Pour le reste, en ce qui concerne la modification des procédures d'atterrissage et de décollage, j'ai déjà formulé des propositions qui seront prochainement discutées avec mes collègues du gouvernement. Elles visent à respecter à la fois les impératifs de sécurité que je viens d'énoncer et les objectifs de l'accord du 11 février, à savoir exposer le moins de monde possible aux nuisances sonores. J'espère que nous pourrons trancher assez rapidement cette dernière question, tant l'attente est grande et le problème difficile. Néanmoins, nous nous étions engagés à le résoudre et nous le ferons dans les meilleures conditions, sur la base des propositions émanant de ce groupe.
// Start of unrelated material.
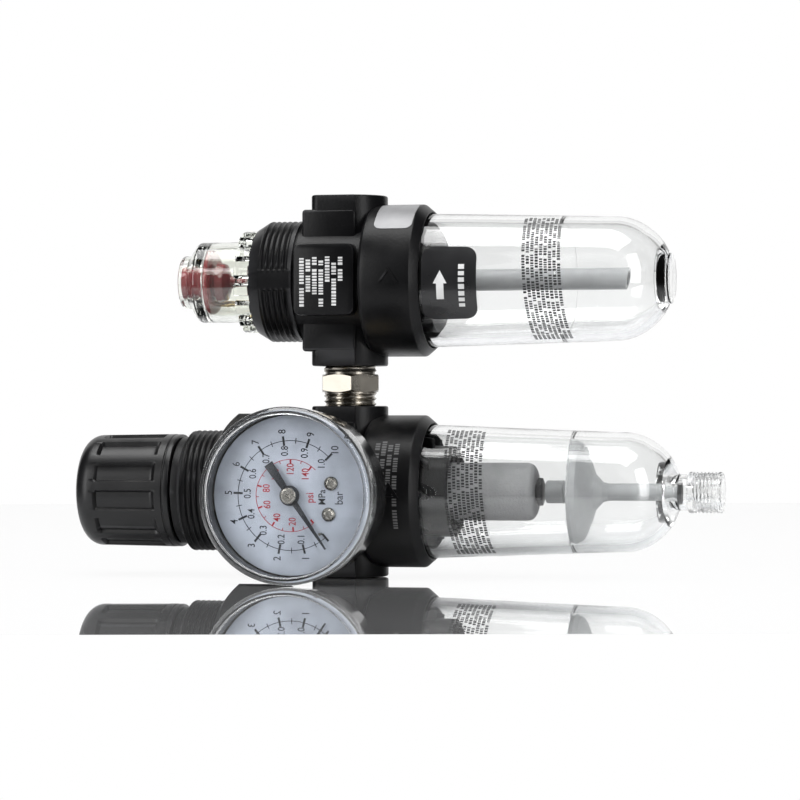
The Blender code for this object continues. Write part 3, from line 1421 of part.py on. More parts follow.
def movement_link(material, pivot):
    """Bar from the sector's tail to the free end of the tube; its origin is the tail's pin."""
    tail = polar(SECTOR_TAIL, sector_tail_angle(), (gear_distance(), 0))
    tip_angle = TUBE_START - TUBE_SWEEP + math.tau - 2.6 * PIVOT_RADIUS / TUBE_RADIUS - GAP / TUBE_RADIUS
    tip = polar(TUBE_RADIUS, tip_angle)
    run = (tip[0] - tail[0], tip[1] - tail[1])
    direction = math.degrees(math.atan2(run[1], run[0]))
    eye = 1.5 * PIVOT_RADIUS
    outline = arc((0, 0), eye, direction + 90, direction + 270, 6) + arc(run, eye, direction - 90, direction + 90, 6)
    left = GEAR_LEFT + GEAR_THICKNESS + GAP
    return prism("movement_link", outline, left, left + LINK_THICKNESS, material, pivot)


def movement_frame(material, axis):
    """Two plates on four posts; they carry the shafts, and the dial is screwed to the front one."""
    pivot_y = gear_distance()
    left, right = -5 * PIVOT_RADIUS - FRAME_PLATE_THICKNESS, pivot_y + 3 * FRAME_PLATE_THICKNESS
    half = FRAME_HALF_WIDTH + 2.4 * FRAME_PLATE_THICKNESS
    outline = rectangle(left, right, -half, half)
    front = UPPER_PLATE_LEFT + FRAME_PLATE_THICKNESS
    frame = prism("movement_frame", outline, LOWER_PLATE_LEFT, LOWER_PLATE_LEFT + FRAME_PLATE_THICKNESS,
                  material, axis)
    join(frame, prism("movement_frame.front_plate", outline, UPPER_PLATE_LEFT, front, material, axis))
    for number, (y, side) in enumerate(((-5 * PIVOT_RADIUS, 1), (-5 * PIVOT_RADIUS, -1),
                                        (pivot_y, 1), (pivot_y, -1))):
        place = (y, side * (half - 1.5 * FRAME_PLATE_THICKNESS))
        join(frame, prism(
            f"movement_frame.post_{number + 1}", circle(place, PIVOT_RADIUS, 8),
            LOWER_PLATE_LEFT + GAP, front - GAP, material, axis,
        ))
    holes = [((0, 0), PINION_SHAFT_RADIUS + GAP), ((pivot_y, 0), PIVOT_RADIUS + GAP)]
    holes += [(place, DIAL_SCREW_SHANK_RADIUS + GAP) for place in DIAL_SCREWS]
    for number, (place, radius) in enumerate(holes):
        start = LOWER_PLATE_LEFT - OVERRUN if number < 2 else UPPER_PLATE_LEFT - GAP
        cut(frame, prism(
            f"movement_frame.hole_{number + 1}", circle(place, radius, 12), start, front + OVERRUN,
            material, axis,
        ))
    return frame


def gauge_dial(material, axis):
    left = DIAL_FRONT - DIAL_THICKNESS
    dial = turned("gauge_dial", sleeve(left, DIAL_FRONT, DIAL_RADIUS, DIAL_HOLE_RADIUS), material, axis)
    for number, place in enumerate(DIAL_SCREWS):
        cut(dial, prism(
            f"gauge_dial.hole_{number + 1}", circle(place, DIAL_SCREW_SHANK_RADIUS + GAP, 12),
            left - OVERRUN / 2, DIAL_FRONT + OVERRUN / 2, material, axis,
        ))
    return dial


def dial_screw(number, place, material, axis):
    head = DIAL_FRONT + GAP
    return turned(f"dial_screw_{number}", [
        (head - DIAL_SCREW_SHANK_LENGTH, 0),
        (head - DIAL_SCREW_SHANK_LENGTH, DIAL_SCREW_SHANK_RADIUS),
        (head, DIAL_SCREW_SHANK_RADIUS),
        (head, DIAL_SCREW_HEAD_RADIUS),
        (head + DIAL_SCREW_HEAD_HEIGHT / 2, DIAL_SCREW_HEAD_RADIUS),
        (head + DIAL_SCREW_HEAD_HEIGHT, DIAL_SCREW_HEAD_RADIUS / 2),
        (head + DIAL_SCREW_HEAD_HEIGHT, 0),
    ], material, axis, 16, location=(0, *place))


def stop_pin(material, axis):
    place = polar(STOP_PIN_CIRCLE, STOP_PIN_ANGLE)
    return turned("stop_pin", rod(
        DIAL_FRONT + GAP, POINTER_LEFT + 2 * POINTER_THICKNESS, STOP_PIN_RADIUS,
    ), material, axis, 10, location=(0, *place))


def pointer(material, axis):
    """Flat needle on a hub disc; its origin lies on the pinion's axis."""
    ahead, across = polar(1, POINTER_REST), polar(1, POINTER_REST + math.pi / 2)
    half_tail, half_root, half_tip = POINTER_TAIL_WIDTH / 2, POINTER_ROOT_WIDTH / 2, POINTER_TIP_WIDTH / 2
    shape = [
        (-POINTER_TAIL, -half_tail), (0, -half_root), (POINTER_LENGTH - half_tip, -half_tip),
        (POINTER_LENGTH, 0), (POINTER_LENGTH - half_tip, half_tip), (0, half_root), (-POINTER_TAIL, half_tail),
    ]
    outline = [(u * ahead[0] + v * across[0], u * ahead[1] + v * across[1]) for u, v in shape]
    right = POINTER_LEFT + POINTER_THICKNESS
    needle = prism("pointer", outline, POINTER_LEFT, right, material, axis)
    hub = turned("pointer.hub", rod(POINTER_LEFT - GAP, right + GAP, HUB_DISC_RADIUS), material, axis, COARSE)
    hole = turned("pointer.hole", rod(
        POINTER_LEFT - OVERRUN, right + OVERRUN, PINION_SHAFT_RADIUS + GAP / 2,
    ), material, axis, 12)
    return cut(join(needle, hub), hole)


def pointer_cap(material, axis):
    left = POINTER_LEFT + POINTER_THICKNESS + 2 * GAP
    return turned("pointer_cap", [
        (left, 0),
        (left, HUB_CAP_RADIUS),
        (left + HUB_CAP_HEIGHT / 2, HUB_CAP_RADIUS),
        (left + HUB_CAP_HEIGHT, HUB_CAP_RADIUS / 2),
        (left + HUB_CAP_HEIGHT, 0),
    ], material, axis, 16)


def gauge_port_plug(material, axis):
    """Plug of the rear gauge port, with a hexagon key recess; modelled about X, then turned to +Y."""
    front = PAD_HALF_DEPTH
    left = front - PLUG_LENGTH + 2 * GAP
    plug = turned("gauge_port_plug", [
        (left, 0),
        (left, GAUGE_PORT_RADIUS),
        (front - PORT_CHAMFER, GAUGE_PORT_RADIUS),
        (front, GAUGE_PORT_RADIUS - GAP),
        (front, 0),
    ], material, axis, COARSE, rotation=(0, 0, math.pi))
    key = prism(
        "gauge_port_plug.key", polygon(6, PLUG_KEY_RADIUS), front - PLUG_KEY_DEPTH, front + OVERRUN,
        material, axis, rotation=(0, 0, math.pi),
    )
    return cut(plug, key)


def build():
    remove_everything()
    black_metal = finish("black_casting", (0.012, 0.012, 0.013), 0.38)
    black_plastic = finish("black_acetal", (0.010, 0.010, 0.011), 0.30)
    gloss_black = finish("gloss_black", (0.008, 0.008, 0.009), 0.08)
    clear = finish("clear_polycarbonate", (0.90, 0.92, 0.93), 0.04, alpha=0.30)
    steel = finish("zinc_plated_steel", (0.50, 0.51, 0.53), 0.32, 1.0)
    brass = finish("brass", (0.62, 0.46, 0.20), 0.28, 1.0)
    nickel = finish("nickel_plated_brass", (0.55, 0.52, 0.46), 0.22, 1.0)
    rubber = finish("nitrile_rubber", (0.015, 0.015, 0.016), 0.75)
    grey = finish("grey_sintered_element", (0.30, 0.30, 0.31), 0.85)
    grey_plastic = finish("grey_plastic", (0.28, 0.29, 0.30), 0.45)
    red = finish("dark_red_plastic", (0.16, 0.008, 0.010), 0.30)
    white = finish("dial_face", (0.52, 0.55, 0.62), 0.50)

    middle_x = (KNOB_END + STUB_END) / 2
    middle_y = (max(SKIRT_RADIUS, PAD_HALF_DEPTH) - LENS_FRONT) / 2
    unit = empty("unit", location=(-middle_x, -middle_y, 0))
    filter_axis = empty("filter_axis", unit, (0, 0, PORT_REACH))
    oiler_axis = empty("oiler_axis", unit, (0, 0, PORT_REACH + AXIS_SPACING))
    nipple_height = AXIS_SPACING - NIPPLE_GAP_ABOVE - NIPPLE_HEX_HEIGHT / 2
    nipple_axis = empty("nipple_axis", unit, (0, 0, nipple_height))
    gauge_axis = empty("gauge_axis", filter_axis, (GAUGE_OFFSET_X, 0, 0), (0, 0, -math.pi / 2))
    sector_pivot = empty("sector_pivot", gauge_axis, (0, gear_distance(), 0))
    tail = polar(SECTOR_TAIL, sector_tail_angle())
    link_pivot = empty("link_pivot", sector_pivot, (0, *tail))

    regulator_body(black_metal, filter_axis)
    regulator_bonnet(black_plastic, filter_axis)
    adjusting_knob(black_plastic, filter_axis)
    adjusting_screw(brass, filter_axis)
    spring_nut(brass, filter_axis)
    plate_left = diaphragm_left() - GAP - PLATE_THICKNESS
    coil("main_spring", NUT_LEFT + NUT_LENGTH + GAP, plate_left - GAP, SPRING_RADIUS, SPRING_WIRE,
         SPRING_TURNS, steel, filter_axis)
    diaphragm_plate(brass, filter_axis)
    diaphragm(rubber, filter_axis)
    diaphragm_washer(steel, filter_axis)
    valve(brass, filter_axis)
    valve_seal(rubber, filter_axis)
    head_back = valve_head_left() + VALVE_SEAL_THICKNESS + VALVE_HEAD_LENGTH
    coil("valve_spring", head_back + GAP, guide_left() - GAP, VALVE_SPRING_RADIUS, VALVE_SPRING_WIRE,
         VALVE_SPRING_TURNS, steel, filter_axis, per_turn=10)
    valve_guide(black_plastic, filter_axis)
    filter_louver(black_plastic, filter_axis)
    filter_element(grey, filter_axis)
    element_retainer(black_plastic, filter_axis)
    drain_baffle(grey_plastic, filter_axis)
    drain_seal(rubber, filter_axis)
    filter_bowl(clear, filter_axis)
    ring_radius = BOWL_RADIUS + THREAD_GAP - GAP - BOWL_RING_SECTION
    seal("filter_bowl_ring", bowl_ring_place(), ring_radius, BOWL_RING_SECTION, rubber, filter_axis)
    gauge_port_plug(brass, gauge_axis)

    gauge_case(gloss_black, gauge_axis)
    gauge_lens(clear, gauge_axis)
    gauge_stem(brass, gauge_axis)
    bourdon_tube(brass, gauge_axis)
    movement_frame(brass, gauge_axis)
    pinion_shaft(steel, gauge_axis)
    sector_gear(brass, sector_pivot)
    movement_link(steel, link_pivot)
    gauge_dial(white, gauge_axis)
    for number, place in enumerate(DIAL_SCREWS):
        dial_screw(number + 1, place, nickel, gauge_axis)
    stop_pin(nickel, gauge_axis)
    pointer(black_plastic, gauge_axis)
    pointer_cap(nickel, gauge_axis)

    hex_nipple(nickel, nipple_axis)

    lubricator_body(black_metal, oiler_axis)
    sight_dome(clear, oiler_axis)
    spigot_end = NECK_END - GAP + DOME_SPIGOT_LENGTH
    seal("sight_dome_ring", spigot_end + GAP + DOME_RING_SECTION,
         DOME_SOCKET_RADIUS - GAP - DOME_RING_SECTION, DOME_RING_SECTION, rubber, oiler_axis)
    metering_screw(red, oiler_axis)
    metering_ring(rubber, oiler_axis)
    drip_nozzle(nickel, oiler_axis)
    oil_riser(grey_plastic, oiler_axis)
    venturi(black_plastic, oiler_axis)
    check_ball(steel, oiler_axis)
    siphon_tube(grey_plastic, oiler_axis)
    lubricator_bowl(clear, oiler_axis)
    seal("lubricator_bowl_ring", bowl_ring_place(), ring_radius, BOWL_RING_SECTION, rubber, oiler_axis)


build()
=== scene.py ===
import math
import random

import bmesh
import bpy
from mathutils import Matrix, Vector


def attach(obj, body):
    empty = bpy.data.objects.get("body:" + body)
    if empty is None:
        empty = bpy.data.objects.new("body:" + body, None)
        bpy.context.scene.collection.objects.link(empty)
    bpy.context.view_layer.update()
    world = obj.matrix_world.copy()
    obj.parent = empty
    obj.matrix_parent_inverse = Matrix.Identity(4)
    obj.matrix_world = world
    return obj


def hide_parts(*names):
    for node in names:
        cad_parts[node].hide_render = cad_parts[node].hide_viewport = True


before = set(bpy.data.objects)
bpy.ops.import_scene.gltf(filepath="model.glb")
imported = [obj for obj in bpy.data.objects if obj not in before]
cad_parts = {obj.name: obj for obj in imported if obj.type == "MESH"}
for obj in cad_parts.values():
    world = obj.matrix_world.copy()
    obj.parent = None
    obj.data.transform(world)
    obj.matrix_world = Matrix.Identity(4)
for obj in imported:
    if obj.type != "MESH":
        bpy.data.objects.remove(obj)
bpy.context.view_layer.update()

# Regulator casting
# A zinc die casting with black satin paint. The port line crosses it, the gauge screws into its
# front pad, the bonnet onto its threaded neck and the filter bowl into its skirt.

# The pieces' sizes are in millimetres, along X from the port line and outwards from a unit's axis.
MM = 0.001
PORT_LINE_X = -12.05
UNIT_Y = 16.15
FILTER_Z = 21.0
CAST_NECK = (-22.5, 13.1, 15.0, 2.9)
CAST_WAIST = (-12.2, 14.2)
CAST_SKIRT = (6.1, 21.2, 18.7)
CAST_SOCKET_RADIUS = 16.7
PAD_FACE = 15.8
PORT_REACH = 21.0
THREAD_PITCH = 1.4
PIPE_PITCH = 1.337
PIPE_RADIUS = 6.45
REGULATOR_HUB = (9.0, 15.0, 6.3, 4.0)


def rounded(profile, steps=3):
    """Points (along, radius) or (along, radius, fillet), with each fillet turned into a short arc."""
    points = []
    for index, corner in enumerate(profile):
        here = Vector(corner[:2])
        if len(corner) == 2:
            points.append(tuple(here))
            continue
        before = Vector(profile[index - 1][:2])
        after = Vector(profile[(index + 1) % len(profile)][:2])
        back = (before - here).normalized()
        ahead = (after - here).normalized()
        half = back.angle(ahead) / 2
        room = min((before - here).length, (after - here).length) * 0.49
        reach = min(corner[2] / math.tan(half), room)
        start = here + back * reach
        end = here + ahead * reach
        for step in range(steps + 1):
            t = step / steps
            points.append(tuple((1 - t) ** 2 * start + 2 * t * (1 - t) * here + t * t * end))
    return points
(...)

Telles sont les questions qui seront traitées, je l'espère, avant la fin de l'année, de façon à ce que l'on puisse, en matière de procédures d'atterrissage et de décollage, à la fois respecter notre objectif du 11 février et ne jamais céder aux impératifs de sécurité ainsi que, par ailleurs, d'information des riverains. C'est extrêmement important quand on sait combien la crainte peut être grande lorsque les informations sont données de manière rapide et lacunaire, voire erronée, ou engendrent une inquiétude encore plus grande.
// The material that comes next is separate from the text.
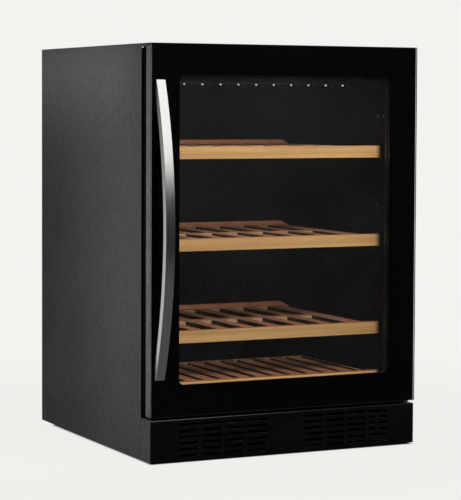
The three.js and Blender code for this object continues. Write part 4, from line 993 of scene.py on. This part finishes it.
# %% Rear panel and cover
PRESSING = 0.5                  # the sheet lies this far in from the beads and screw heads
low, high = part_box("rear_panel")
panel = bmesh.new()
block(panel, low, (high.x, high.y - PRESSING * MM, high.z))
back = [face for face in panel.faces if face.normal.y > 0.9]
bmesh.ops.inset_region(panel, faces=back, thickness=38 * MM, use_even_offset=True)
bead = bmesh.ops.inset_region(panel, faces=back, thickness=11 * MM, use_even_offset=True)["faces"]
lifted = bmesh.ops.extrude_face_region(panel, geom=bead)["geom"]
bmesh.ops.translate(panel, vec=(0, 0.9 * PRESSING * MM, 0),
                    verts=[part for part in lifted if isinstance(part, bmesh.types.BMVert)])
bmesh.ops.delete(panel, geom=[face for face in bead if face.is_valid], context="FACES")
outward(panel)
bevel(panel, sharp_edges(panel), 0.2, 2)
in_place_of("rear_panel", panel, ZINC)
back_y = high.y - 1.2 * PRESSING * MM
screws("rear_panel", [(x, back_y, z) for x in (-0.282, 0.0, 0.282) for z in (0.192, 0.804)]
       + [(x, back_y, z) for x in (-0.282, 0.282) for z in (0.395, 0.6)], "Y")

cover = merged_copy("rear_cover")
low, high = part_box("rear_cover")
for vert in cover.verts:
    if vert.co.y > high.y - 0.1 * MM:
        vert.co.y -= PRESSING * MM
vents = lambda place: place.x < 0 and abs(place.x) < high.x - 20 * MM
bevel(cover, sharp_edges(cover, along=1, where=vents), 2.9, 3)
bevel(cover, sharp_edges(cover, 50), 0.15, 1)
in_place_of("rear_cover", cover, ZINC)
screws("rear_cover", [(x, back_y, z) for x in (-0.285, 0.0, 0.285) for z in (0.022, 0.165)], "Y")

# %% Mains inlet
softened("power_inlet", "black_plastic", CAP_PLASTIC, 0.6)
low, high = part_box("power_inlet")
middle = (low + high) / 2
pins = bmesh.new()
for across, up in ((-7, 1.5), (7, 1.5), (0, -2.5)):
    block(pins, (middle.x + (across - 1) * MM, high.y - 15.8 * MM, middle.z + (up - 2) * MM),
          (middle.x + (across + 1) * MM, high.y - 4 * MM, middle.z + (up + 2) * MM))
bevel(pins, sharp_edges(pins), 0.3, 2)
finished_piece(pins, "inlet_pins", "power_inlet", ZINC)

# %% [markdown]
# ## Base, feet and machine parts
#
# Each foot is turned: a soft pad with a rounded rim and a stud whose thread is a stack of small ridges.
# The compressor is two deep-drawn cups welded at a flange, so its shell is one spun profile. Its pipes are
# short copper bends. Fan blades are twisted, steep near the hub and flatter at the tip.

# %% Base and feet
pan = eased("base_pan", 0.5)
# Only the pan's underside shows its zinc; the rest is near-black shadow plastic, painted shade in the dark
# behind the vents.
painted_where(pan, 1, lambda normal, place: normal.z < -0.5)
in_place_of("base_pan", pan, [SHADOW_PLASTIC, ZINC])

PAD = [(0, 0), (13.4, 0), (14.7, 0.8), (15, 2), (14.8, 3.6), (13.6, 4.7), (7, 4.9), (5.4, 6.4), (4, 6.6)]
PAD_HEIGHT = 7
THREAD_PITCH = 1.5
for name in ("front_left_foot", "front_right_foot", "rear_left_foot", "rear_right_foot"):
    low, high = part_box(name)
    middle = (low + high) / 2
    top = (high.z - low.z) / MM
    profile = PAD[:]
    for ridge in range(int((top - PAD_HEIGHT - THREAD_PITCH) / THREAD_PITCH)):
        height = PAD_HEIGHT + ridge * THREAD_PITCH
        profile += [(3.45, height + THREAD_PITCH / 2), (4, height + THREAD_PITCH)]
    profile += [(3.2, top - 0.6), (2.6, top), (0, top)]
    foot = bmesh.new()
    lathe(foot, profile, (middle.x, middle.y, low.z), "Z", 24)
    painted_where(foot, 1, lambda normal, place: place.z > low.z + PAD_HEIGHT * MM)
    in_place_of(name, foot, [CAP_PLASTIC, ZINC])
print("base and feet done")

# %% Compressor
low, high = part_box("compressor")
middle = (low + high) / 2
shell = bmesh.new()
lathe(shell, [(0, 0), (50, 0), (58, 3), (64.5, 12), (66, 22), (66, 62), (67.9, 63), (67.9, 67), (66, 68),
              (65.6, 80), (62, 97), (55.5, 113), (45, 124), (30, 130), (12, 132), (0, 132)],
      (middle.x, middle.y, low.z), "Z", 56)
terminal = block(shell, low + Vector((3, 4, 30)) * MM, low + Vector((34, 36, 74)) * MM)
bevel(shell, [edge for edge in shell.edges if all(vert in terminal for vert in edge.verts)], 2.0, 3)
outward(shell)
in_place_of("compressor", shell, SHELL_PAINT)
pipes = bmesh.new()
for side, lift in ((1, 42), (1, 84), (-1, 84)):
    start = Vector((middle.x + 40 * MM, middle.y + side * 40 * MM, low.z + lift * MM))
    corner = Vector((high.x - 5 * MM, middle.y + side * 60 * MM, start.z))
    pipe(pipes, rounded_path([start, corner, corner + Vector((0, 0, 40 * MM))], 7), 3.2, 12)
outward(pipes)
finished_piece(pipes, "compressor_pipes", "compressor", COPPER)


# %% Fans
def fan_rotor(name, centre, radius, hub=13, blades=5):
    """A moulded rotor about the Y axis; centre gives x and z."""
    low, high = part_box(name)
    bm = bmesh.new()
    depth = (high.y - low.y) / MM
    lathe(bm, [(0, 0), (hub - 3, 0), (hub - 0.6, 0.8), (hub, 2.4), (hub, depth), (hub - 2, depth),
               (hub - 2.4, 3), (0, 3)], (centre.x, low.y, centre.z), "Y", 36)
    for blade in range(blades):
        rows = []
        for step in range(7):
            share = step / 6
            reach = (hub - 1 + (radius - 1 - hub) * share) * MM
            chord = (13 + 6 * share) * MM
            pitch = math.radians(40 - 15 * share)
            row = []
            for part in range(6):
                along = (part / 5 - 0.5) * chord
                turn = 2 * math.pi * blade / blades + along * math.cos(pitch) / reach
                row.append(bm.verts.new((centre.x + reach * math.cos(turn),
                                         (low.y + high.y) / 2 + along * math.sin(pitch) * 0.9,
                                         centre.z + reach * math.sin(turn))))
            rows.append(row)
        faces = [bm.faces.new((a, b, c, d)) for first, second in zip(rows, rows[1:])
                 for a, b, c, d in zip(first, first[1:], second[1:], second)]
        bmesh.ops.solidify(bm, geom=faces, thickness=1.1 * MM)
    outward(bm)
    in_place_of(name, bm, CAP_PLASTIC)


fan_rotor("evaporator_fan", fan_centre, 45.5)
fan_rotor("condenser_fan", sum(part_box("condenser_fan_shroud"), Vector()) / 2, 28.8)

# %% The other parts behind and below
for name, slot, material, *rounding in (
        ("condenser_fan_shroud", "black_plastic", CAP_PLASTIC, 0.8),
        ("compressor_mount", "zinc_steel", ZINC, 0.6),
        ("drip_tray", "black_plastic", TRAY_PLASTIC, 1.0),
        ("control_box", "black_plastic", CAP_PLASTIC, 2.0),
        ("filter_dryer", "copper", COPPER, 0.8),
        ("upper_hinge", "zinc_steel", ZINC, 0.5),
        ("lower_hinge", "zinc_steel", ZINC, 0.5),
        ("evaporator_fan_motor", "black_plastic", CAP_PLASTIC, 0.8),
        ("evaporator", "aluminium", ALUMINIUM, 0.15, 1, 50),
        # The condenser's coil is sprayed black, and its near-black shadow plastic is also painted shade
        # behind the vents.
        ("condenser", "aluminium", SHADOW_PLASTIC, 0.15, 1, 50)):
    softened(name, slot, material, *rounding)
low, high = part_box("upper_hinge")
screws("upper_hinge", [((low.x + high.x) / 2, low.y + depth * MM, high.z) for depth in (10, 21)], "Z", 0.9)

# A small pale stop at the frame's upper left corner, which the closing door meets.
STOP_PLACE = (-0.2949, -0.2212, 0.8123)
stop = bmesh.new()
lathe(stop, [(0, 0), (1.4, 0), (1.4, -4.7), (1.0, -5.3), (0, -5.3)], STOP_PLACE, "Y", 16)
finished_piece(stop, "door_stop", "front_frame", TRAY_PLASTIC)
print("machine parts done")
Mme Marie Nagy (ECOLO). - Je remercie Mme la ministre de sa réponse, car elle nous a donné une information objective.
Je me permets de formuler deux requêtes. En premier lieu, serait-il possible d'obtenir une évaluation de la nouvelle procédure de décollage puisque le deuxième critère, celui du survol des zones denses, a été considéré comme moins important que les deux autres ? Cela répondrait aux inquiétudes actuelles.
En deuxième lieu, mon collègue M. Galand et moi-même serions fort intéressés de savoir si la ministre est en possession du rapport établi à la suite de l'enquête, rapport destiné à Belgocontrol et au ministère, et si elle dispose ainsi de l'ensemble des éléments d'appréciation.